Later that night, Kanye took to twitter for a mini-rant which finished with:
Taylor denied this conversation having ever had happened, and the internet took sides (most people siding with Kanye). The beef was left there for a while until a week ago when Kim Kardashian, Kanye West’s spouse, posted a recording of the phone call that Kanye had with Taylor and her okaying the line, “I feel like me and Taylor might still have sex.” Immediately the internet went wild, calling Taylor a snake and a liar for denying the phone call. Later Taylor posted a screenshot of a note she wrote on her iPhone, calling the leak of the call “Character Assassination.”
“Where is the video of Kanye telling me he was going to call me ‘that bitch’ in his song? It doesn’t exist because it never happened. You don’t get to control someone’s emotional response to being called ‘that bitch’ in front of the entire world … While I wanted to be supportive of Kanye on the phone call, you cannot ‘approve’ a song you haven’t heard.”
Before she released this statement, I personally was totally on Kanye’s side, but after everything got put into light, it feels as if they are both in the wrong. No, it was not okay for Taylor to lie about the phone call, however, it was not okay of Kanye to go through with the rest of the line without getting the “okay” from Taylor or showing her the song.
Regardless of all the recent drama, there are nostalgic moments on this record, when he talks about his past and the things that have made Kanye the Kanye he is today (i.e. his car crash, his broken jaw, interrupting Taylor Swift at the Grammys, the pink polo era, etc). There is a ton of nostalgia in the production and instrumentation as well. Sonically, there is a lot happening in this record, and he seems to be trying to blend together so many of his previous styles from his past albums and eras in such a short amount of time (there are 18 songs, but most of them aren’t longer than two or three minutes, leaving it just under an hour). While there are times when he really does seamlessly and beautifully combine a bunch of different sounds together from his different styles that he used in the past (tracks like “Famous”, “Feedback”, “Waves”, “Ultralight Beam”, “Real Friends”, and “Facts - Charlie Heat Version”), he still has songs that don’t do this quite as well.
Though I understand and admire that TLOP was meant to show Kanye expelling all outside opinions and doing his own thing, that does not excuse the messiness of some songs (“Father Stretch My Hands Pt 1 & 2”, “Freestyle 4”). Also, the first half of the album seems like there are no real songs on it. It is just a series of two minute interludes and distractions. There are exceptions of course (“Ultralight Beam” and “Famous” are both incredible songs from the first half of the album, using tasteful samples and beautiful melodies).

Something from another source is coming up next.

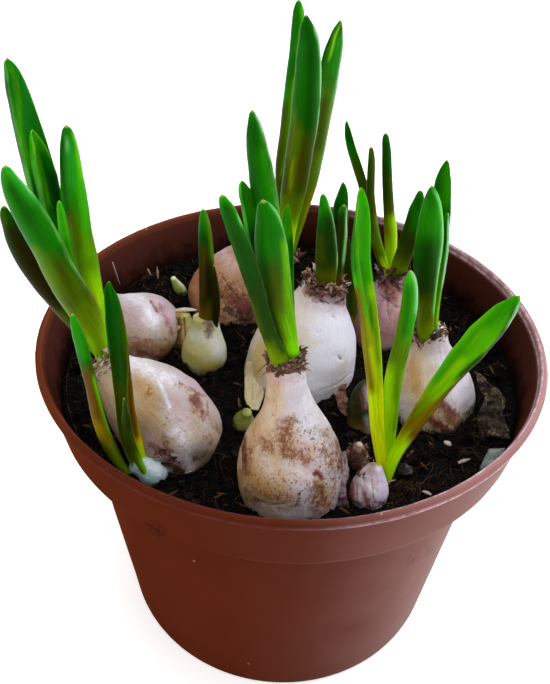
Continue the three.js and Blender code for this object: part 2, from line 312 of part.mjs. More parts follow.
// the profile starts and ends on the axis
function turned(profile) {
  const lathe = new THREE.LatheGeometry(profile.map(([r, z]) => new THREE.Vector2(r, z)), POT_SEGMENTS);
  return solidFrom(lathe.rotateX(Math.PI / 2));
}
let pot = turned(potProfile);
if (pot.volume() < 0) throw new Error('pot faces inwards');
for (let i = 0; i < HOLE_COUNT; i++) {
  const a = 2 * Math.PI * (i + .5) / HOLE_COUNT;
  const bore = new THREE.CylinderGeometry(HOLE_RADIUS, HOLE_RADIUS, 8, 10);
  bore.rotateX(Math.PI / 2);
  bore.translate(HOLE_RING * Math.cos(a), HOLE_RING * Math.sin(a), 1);
  pot = pot.subtract(solidFrom(bore));
}
place('pot', pot, null, material('#7c3a26', .42));
// what the contents keep clear of: the wall and floor, thicker by the gap
const wallClearance = turned([
  [0, -1], [70, -1], [70, POT_HEIGHT + GAP], [58.8, POT_HEIGHT + GAP],
  ...INSIDE.map(([r, z], i) => [r - GAP - .05, i === 0 ? z + GAP : z + (i > 3 ? GAP : 0)]),
  [0, FLOOR_Z + GAP],
]);
solids.push({ name: 'pot', grown: wallClearance, box: wallClearance.boundingBox() });

// ---------------------------------------------------------------------- bulbs
const SKIN = {
  bulb_front: '#cbb096', bulb_center: '#ddd2c8', bulb_left: '#cdbda9', bulb_left_back: '#c9aca2',
  bulb_small_white: '#c9cf9f', bulb_back: '#b0886b', bulb_right: '#d2c2b0', bulb_right_back: '#b79a90',
  bulb_green: '#8f9a5a', bulblet_striped: '#b3a09a', bulblet_brown: '#93806f', bulb_front_left: '#c7d2bf',
  bulblet_tiny: '#a9ae5c', bulblet_scaly: '#b4a045', sprout_pale: '#d7dcab',
};
for (const bulb of BULBS) {
  const solid = fitted(solidFrom(bulbGeometry(bulb)));
  place(bulb[0], solid, solidFrom(bulbGeometry(bulb, GAP)), material(SKIN[bulb[0]], .5));
}

// --------------------------------------------------------------------- leaves
for (const leaf of LEAVES) {
  const sink = leaf[0] === 'leaf_between' ? 2 : 4;
  const thick = leaf[0].startsWith('shoot') ? 1.5 : 1;
  const tint = leaf[0].startsWith('shoot') ? '#4b4a1d' : (leaf[0] === 'leaf_between' ? '#6a5a1c' : (/leaf_f[rl]/.test(leaf[0]) ? '#86a312' : '#2f7d12'));
  const solid = fitted(solidFrom(leafGeometry(leaf, { sink, thick })));
  place(leaf[0], solid, solidFrom(leafGeometry(leaf, { sink, thick, grow: GAP })), material(tint, .38));
}

// --------------------------------------------------------------------- flakes
for (const flake of FLAKES) {
  const solid = fitted(solidFrom(leafGeometry(flake, { thick: .35 })));
  place(flake[0], solid, solidFrom(leafGeometry(flake, { thick: .35, grow: GAP })), material(flake[0] === 'dried_skin' ? '#6d5a43' : '#8c9a98', .8));
}

// ----------------------------------------------------------------------- soil
// follows the inside of the pot, with an uneven top that dips between bulbs
function soilTop(x, y) {
  const edge = THREE.MathUtils.smoothstep(Math.hypot(x, y), 40, 52);
  const bumps = .9 * Math.sin(x * .19 + 1.3) * Math.cos(y * .17 - .4) + .6 * Math.sin(x * .41 - y * .33)
    + .5 * Math.cos(x * .11 + y * .57);
  return SOIL_LEVEL + bumps * (1 - .75 * edge) + 1.0 * edge;
}
function soilRing(radius, z) {
  const ring = [];
  for (let j = 0; j < POT_SEGMENTS; j++) {
    const a = 2 * Math.PI * j / POT_SEGMENTS;
    const x = radius * Math.sin(a), y = -radius * Math.cos(a);
    ring.push(new THREE.Vector3(x, y, z === null ? soilTop(x, y) : z));
  }
  return ring;
}
// up the inside of the pot, a gap clear of it, then in across the top
const soilRings = [];
const wallSide = INSIDE.slice(3).reverse();
wallSide.forEach(([r, z], i) => soilRings.push(soilRing(r - GAP - .1, i < 1 ? z + GAP : (i > 2 ? z + GAP + .1 : z))));
const slope = (57.4 - (COLLAR_BOTTOM_RADIUS - WALL)) / (84.9 - COLLAR_BOTTOM_Z - 1.2);
soilRings.push(soilRing(COLLAR_BOTTOM_RADIUS - WALL + slope * (SOIL_LEVEL + .6 - COLLAR_BOTTOM_Z - 1.2) - GAP - .1, null));
for (const r of [48, 38, 27, 14]) soilRings.push(soilRing(r, null));
const soil = solidFrom(skin(soilRings, new THREE.Vector3(0, 0, FLOOR_Z + GAP), new THREE.Vector3(0, 0, soilTop(0, 0))));
solids.shift();
place('soil', fitted(soil), null, material('#1a1310', .95));

export default plant;
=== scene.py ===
import math

import bpy
import numpy as np
from mathutils import Matrix, Vector


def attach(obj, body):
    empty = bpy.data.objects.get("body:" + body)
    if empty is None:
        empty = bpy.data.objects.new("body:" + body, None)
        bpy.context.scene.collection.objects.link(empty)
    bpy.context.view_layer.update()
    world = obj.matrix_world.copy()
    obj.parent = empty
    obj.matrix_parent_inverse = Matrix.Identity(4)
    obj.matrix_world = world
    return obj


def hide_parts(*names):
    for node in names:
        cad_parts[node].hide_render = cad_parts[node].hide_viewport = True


# Potted grape hyacinth: sprouting bulbs in a terracotta-brown plastic pot.
# Lengths below are in millimetres, and turn into metres in make().
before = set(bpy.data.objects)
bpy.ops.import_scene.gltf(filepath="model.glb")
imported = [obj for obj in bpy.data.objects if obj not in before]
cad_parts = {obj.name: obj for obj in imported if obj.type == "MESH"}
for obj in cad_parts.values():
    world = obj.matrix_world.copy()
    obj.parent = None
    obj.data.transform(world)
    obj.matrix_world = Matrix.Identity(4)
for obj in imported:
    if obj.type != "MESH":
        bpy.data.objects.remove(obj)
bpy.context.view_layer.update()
MM = 0.001
TAU = 2 * math.pi


# ------------------------------------------------------------------ numbers
def unit(v):
    v = np.asarray(v, float)
    return v / np.maximum(np.linalg.norm(v, axis=-1, keepdims=True), 1e-12)


def smooth(x, a, b):
    t = np.clip((np.asarray(x, float) - a) / (b - a), 0, 1)
    return t * t * (3 - 2 * t)


def _hash(ix, iy, iz, seed):
    h = (ix * 374761393 + iy * 668265263 + iz * 1440662683 + seed * 974634777) & 0xFFFFFFFF
    h = ((h ^ (h >> 13)) * 1274126177) & 0xFFFFFFFF
    h = ((h ^ (h >> 15)) * 2246822519) & 0xFFFFFFFF
    return ((h ^ (h >> 16)) & 0xFFFFF) / float(0xFFFFF)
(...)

As the album progresses, it does seem that Kanye is really beginning to pull his sound together, and the tracks start to seem more sure of themselves (seen in “FML”, “No More Parties in LA”, and “Real Friends”). Now, if Kanye really is trying to display his development and maturity throughout this album, then I really think that the general progression of the record is genius. At first he is seen going to all these different extremes, trying to find a sound that he liked and wanting to stick with it, then later on finally finding that balance and sticking with it for the rest of the record and making some great songs with it. However, if you look at the record like that, then you really are giving him a little too much credit because the only one who actually knows what he was trying to do with this album is Kanye himself. Regardless of all that, TLOP is a fantastic and acclaimed gift, really painting a very intimate and insightful portrait of Kanye, and I am excited to see what he gives us next.